# Moving



## Sulcas-Samuels (Feb 21, 2014)

Hi. 
I'm new to this site. I am currently filling in my visa forms but a agency has told me that my partner won't get a resident visa as he is type1 diabetic. But when I've looked at the health immigration website it says nothing about it. 
I don't want to get my hopes up if it not possible for us to move.
Please help


----------



## escapedtonz (Apr 6, 2012)

Sulcas-Samuels said:


> Hi. I'm new to this site. I am currently filling in my visa forms but a agency has told me that my partner won't get a resident visa as he is type1 diabetic. But when I've looked at the health immigration website it says nothing about it.
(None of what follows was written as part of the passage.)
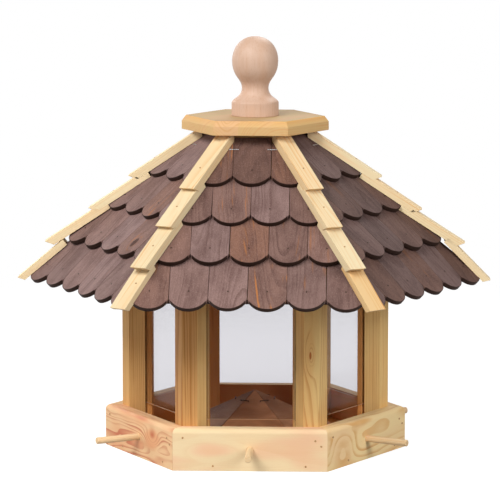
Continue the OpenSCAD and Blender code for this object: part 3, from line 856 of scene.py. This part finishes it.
rails = {
    "edge": 0.35 * mm, "seed": 61, "topFacing": 0.5,
    # each head reaches this much further under the rail above; the tails end sooner by their cuts, which
    # stand from the top rail down
    "headReach": 3.2 * mm, "tailCuts": (2.2 * mm, 4 * mm, 1 * mm, 0),
    # corner, rail from the top: lift is how far its head stands up and swing how far its tail swings to
    # the right, in degrees; then how far it lies to the left, off the roof and in towards the axis
    "askew": {
        ("right", 3): {"lift": -0.8, "off": 2.2 * mm, "inward": 1.5 * mm},
        ("right", 4): {"lift": 6.5, "inward": 3.5 * mm},
        ("left", 3): {"lift": -0.2, "off": 1.4 * mm}, ("left", 4): {"lift": 1.0},
        ("front_left", 1): {"swing": 0.6}, ("front_left", 4): {"swing": -2, "left": 2.5 * mm},
        ("front_right", 2): {"swing": -0.6, "left": 0.5 * mm},
        ("front_right", 4): {"lift": 2.5, "swing": 4, "left": -1.5 * mm},
    },
    "ranges": {"tone": (0.91, 0.97), "bold": (0.4, 0.85), "warm": (0, 0.25), "pithY": (-0.03, 0.03),
               "pithZ": (-0.02, -0.05), "tilt": (-0.05, 0.05), "offset": (0, 9), "spread": 1.6},
    # painted light: the rails at the left and right corners are made lighter
    "tones": {"left": 1.2, "right": 1.1},
    "standouts": {
        ("front_right", 1): {"mood": (1.3, 0.4, 0.95), "spread": 2.6, "tilt": 0.0},
        ("front_left", 1): {"mood": (1.3, 0.3, 0.97), "spread": 1.6, "tilt": 0.0},
        ("front_right", 2): {"mood": (1.0, 0.2, 0.95), "spread": 2.0},
        ("front_right", 4): {"mood": (1.6, 1.0, 0.9), "spread": 2.6, "tilt": 0.0},
    },
}


def makeRails():
    dice = random.Random(rails["seed"])
    for corner in corners:
        node = "hip_rails_" + corner
        bm = sandedCopy(node, rails["edge"])
        out = toCorner(corner)
        left = out.cross(up)
        bars = sorted(looseSolids(bm), key=lambda solid: middle(solid).dot(out))
        for number, solid in enumerate(bars):
            tops = {face for vert in solid for face in vert.link_faces if face.normal.z > rails["topFacing"]}
            normal = max(tops, key=lambda face: face.calc_area()).normal.copy()
            along = (out - normal * out.dot(normal)).normalized()
            look = drawLook(dice, rails["ranges"])
            bold, warm, tone = look["mood"]
            look["mood"] = (bold, warm, tone * rails["tones"].get(corner, 1))
            look.update(rails["standouts"].get((corner, number + 1), {}))
            layTimber(bm, solid, (along, left, normal), look)
            tail = max(solid, key=lambda vert: vert.co.dot(out)).co.copy()
            head = min(solid, key=lambda vert: vert.co.dot(out)).co.copy()
            reach = rails["headReach"] + rails["tailCuts"][number - 1] if number > 0 else 0
            for vert in solid:
                upper = (vert.co - head).dot(along) < (tail - head).dot(along) / 2
                vert.co -= along * (reach if upper else rails["tailCuts"][number])
            askew = {"lift": 0, "swing": 0, "left": 0, "off": 0, "inward": 0}
            askew.update(rails["askew"].get((corner, number + 1), {}))
            lifting = Matrix.Rotation(math.radians(askew["lift"]), 4, -left)
            swinging = Matrix.Rotation(math.radians(askew["swing"]), 4, normal)
            shift = left * askew["left"] + normal * askew["off"] - out * askew["inward"]
            for vert in solid:
                place = swinging @ (vert.co - head) + head
                vert.co = lifting @ (place - tail) + tail + shift
        finished(bm, camel(node), node, ["railPine"])


cap = {
    "edge": 0.5 * mm, "grainTurn": 58,
    # the flat top is made darker, with fainter grain, and the chamfer is warm
    "topDepth": 0.1 * mm, "topBold": 0.5, "topTone": 0.74, "chamferDepth": 4 * mm, "chamferWarm": 0.8,
    "boards": {
        "cap_board": {"mood": (1.7, 0.25, 0.9), "pith": (0, -0.02), "offset": 5.1,
                      "knot": (-0.081, -0.013, 1.4)},
        "cap_locating_block": {"mood": (0.6, 0.5, 0.92), "pith": (0.01, -0.03), "offset": 7.7},
    },
}


def darkenTopWarmChamfer(bm):
    top = max(vert.co.z for vert in bm.verts)
    flat = {vert for vert in bm.verts if top - vert.co.z < cap["topDepth"]}
    chamfer = {vert for vert in bm.verts if top - vert.co.z < cap["chamferDepth"]} - flat
    retone(bm, flat, 0, cap["topBold"], cap["topTone"])
    retone(bm, chamfer, cap["chamferWarm"])


def makeCap():
    turn = math.radians(cap["grainTurn"])
    along = Vector((math.cos(turn), math.sin(turn), 0))
    for node, look in cap["boards"].items():
        bm = sandedCopy(node, cap["edge"])
        layTimber(bm, looseSolids(bm)[0], (along, up.cross(along), up), look)
        if node == "cap_board":
            darkenTopWarmChamfer(bm)
        finished(bm, camel(node), node, ["gluedPine"])


knob = {
    "edge": 0.6 * mm, "segments": 3, "sharp": 60,
    "look": {"mood": (1, 1, 1), "pith": (0.03, 0.02), "offset": 0.4},
}


def makeKnob():
    bm = sandedCopy("knob", knob["edge"], knob["segments"], knob["sharp"])
    layTimber(bm, looseSolids(bm)[0], (up, right, up.cross(right)), knob["look"])
    finished(bm, "turnedKnob", "knob", ["beech"])


# by the ending of a node's name
headFinishes = {"shingle_pins": "pin", "spreader_staples": "pin", "nails": "nail", "pins": "nail"}


def dressSteel():
    for name, part in nodes.items():
        if slotOf(name) == "steel":
            finish = next((kind for ending, kind in headFinishes.items() if name.endswith(ending)), "steel")
            part.data.materials.clear()
            part.data.materials.append(finishes[finish])


stages = {
    "tray": makeTray, "perches": makePerches, "posts": makePosts, "panes": makePanes,
    "spreader": makeSpreader, "roof boards": makeRoofBoards, "shingles": makeShingles,
    "hip rails": makeRails, "cap": makeCap, "knob": makeKnob, "nails, pins and screws": dressSteel,
}
for stage, make in stages.items():
    make()
    print("made:", stage)

studio = {
    "floorRadius": 1.5, "floorSegments": 96, "floorFade": (0.75, 1.4), "floorTone": 0.35, "floorGlow": 0.84,
    "lampAway": 2.6, "lampSize": 1.0, "lampTarget": (0, 0, 0.25),
    # turn is measured from the front to the right and height up from level, both in degrees
    "lamps": {
        "keyLamp": {"turn": -28, "height": 40, "power": 40},
        "sideKeyLamp": {"turn": -60, "height": 42, "power": 20},
        "fillLamp": {"turn": 45, "height": 30, "power": 20},
        "rightLamp": {"turn": 55, "height": 14, "power": 18},
        "leftLamp": {"turn": -95, "height": 8, "power": 17},
        "frontLamp": {"turn": -15, "height": 8, "power": 8},
        "backLamp": {"turn": 165, "height": 42, "power": 22},
        "lowBackLamp": {"turn": 215, "height": 20, "power": 10},
    },
}


def showsBackdrop(finish):
    # 1 for the rays that show the white backdrop, 0 for those that light the feeder
    rays = finish.node("LightPath").socket.node.outputs
    seen = Wire(finish, rays["Is Camera Ray"])
    for kind in ("Is Glossy Ray", "Is Transmission Ray"):
        seen = finish.calc("MAXIMUM", seen, Wire(finish, rays[kind]))
    return seen


def makeFloor():
    bm = bmesh.new()
    bmesh.ops.create_circle(bm, cap_ends=True, segments=studio["floorSegments"], radius=studio["floorRadius"])
    mesh = bpy.data.meshes.new("floor")
    bm.to_mesh(mesh)
    bm.free()
    finish = Finish(bpy.data.materials.new("paleFloor"))
    x, y, z = finish.split(finish.node("TexCoord", out="Object"))
    away = finish.calc("SQRT", x * x + y * y)
    tone = studio["floorTone"]
    matt = finish.node("BsdfDiffuse", {}, {"Color": (tone, tone, tone, 1)})
    strength = showsBackdrop(finish) * studio["floorGlow"]
    glow = finish.node("Emission", {}, {"Color": (1, 1, 1, 1), "Strength": strength})
    lit = finish.node("AddShader", {}, {0: matt, 1: glow})
    clear = finish.node("BsdfTransparent")
    fade = finish.step(away, *studio["floorFade"])
    shader = finish.node("MixShader", {}, {0: fade, 1: lit, 2: clear})
    mesh.materials.append(finish.surface(shader))
    floor = bpy.data.objects.new("floor", mesh)
    bpy.context.scene.collection.objects.link(floor)


def makeSky():
    world = bpy.data.worlds.new("studioWhite")
    bpy.context.scene.world = world
    finish = Finish(world)
    values = {"Color": (1, 1, 1, 1), "Strength": showsBackdrop(finish)}
    finish.surface(finish.node("Background", {}, values), "OutputWorld")


def aim(thing, look, away, target):
    # sets a lamp or the camera down at a distance from its target, and turns it to face it
    turn, height = math.radians(look["turn"]), math.radians(look["height"])
    offset = Vector((math.sin(turn) * math.cos(height), -math.cos(turn) * math.cos(height), math.sin(height)))
    thing.location = Vector(target) + offset * away
    thing.rotation_euler = offset.to_track_quat("Z", "Y").to_euler()


def makeLamps():
    for name, look in studio["lamps"].items():
        lamp = bpy.data.lights.new(name, "AREA")
        lamp.shape = "SQUARE"
        lamp.size = studio["lampSize"]
        lamp.energy = look["power"]
        thing = bpy.data.objects.new(name, lamp)
        bpy.context.scene.collection.objects.link(thing)
        aim(thing, look, studio["lampAway"], studio["lampTarget"])


view = {
    "lens": 248.9, "sensor": 36, "turn": 2.29, "height": 7.96, "away": 4.173,
    "target": (-0.0062, -0.0003, 0.2399),
}


def makeCamera():
    lens = bpy.data.cameras.new("camera")
    lens.lens = view["lens"]
    lens.sensor_width = view["sensor"]
    camera = bpy.data.objects.new("camera", lens)
    bpy.context.scene.collection.objects.link(camera)
    aim(camera, view, view["away"], view["target"])
    bpy.context.scene.camera = camera


makeFloor()
makeSky()
makeLamps()
makeCamera()
bpy.context.scene.view_settings.view_transform = "Standard"
print("studio made")

bpy.context.view_layer.update()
I don't want to get my hopes up if it not possible for us to move. Please help


I'd say it's not as black and white as you've been led to believe.
It all depends on how much your partner is considered to drain the NZ health system.
Have a look at this :-
http://www.immigration.govt.nz/opsmanual/
Filter through the Residency rules and look through "Requirements" you will find "Acceptable health standards".
He may well be considered to cost the NZ health system more than the $41000 limit. Immigration (or more to the point their Medical Assessor) will take into account all likely medical bills like cost of medication, consultation costs etc and total them up over his expected lifetime years.
Pledging you will pay for private health insurance won't make any difference because as a Resident you are entitled to a certain amount of care at the cost of the NZ health system regardless.

Even though he may cost the system more than the limit and be refused on that basis you can always apply for a medical waiver.
This is where Immigration consider if having you both as Residents with your skills and experience outweighs the health issues. You may find that your partner is granted a visa this way ?


----------



## Sulcas-Samuels (Feb 21, 2014)

Thank you xx


----------